Tue November 8, 2016 4:00 pm
Fermionic quantum gases with SU(N)-symmetry and orbital degree of freedom
Location:Harvard Jefferson-250
Dr. Simon Folling,
Ludwig - Maximillians - Universitat Munchen (LMU)
Ten Minute Talk:"Observing Antiferromagnetism in the Fermi Hubbard Model" by
Christie Chiu
Quantum simulation experiments implement effective Hamiltonians using control over both the internal and the external degrees of the particles, traditionally alkali atoms. Ensembles of atoms with the more complex Alkaline-earth-like electronic structure allow for novel many-body systems to be modeled and probed, due to their additional internal structure.
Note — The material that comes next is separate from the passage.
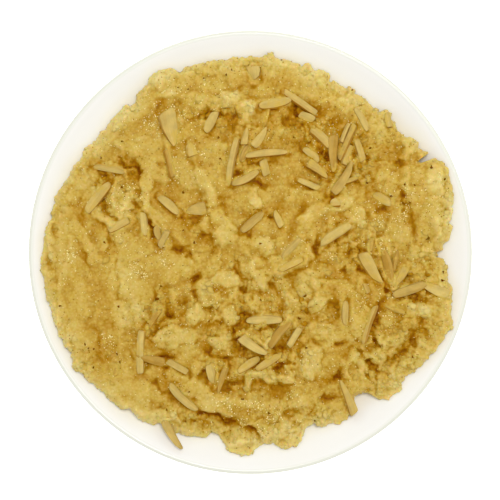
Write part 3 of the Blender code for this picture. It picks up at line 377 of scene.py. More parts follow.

We use the fermionic ytterbium-173 isotope’s specific properties in two ways: To implement quantum gases with extended SU(N)-symmetry as well as to couple internal degrees of freedom of the atoms to external degrees with state-dependent potentials and interactions. As a consequence of the SU(N)-symmetry of the interactions in the fermionic gas, we can realize a generalized Fermi-Hubbard model with up to SU(6)-symmetry. Combining the nuclear degree of freedom with the electronic one, we can also implement a Kondo-like lattice structure with two effective orbitals represented by the internal states. For this, we implement a state-dependent lattice setup and characterize the unusual inter-orbital interactions in such a system.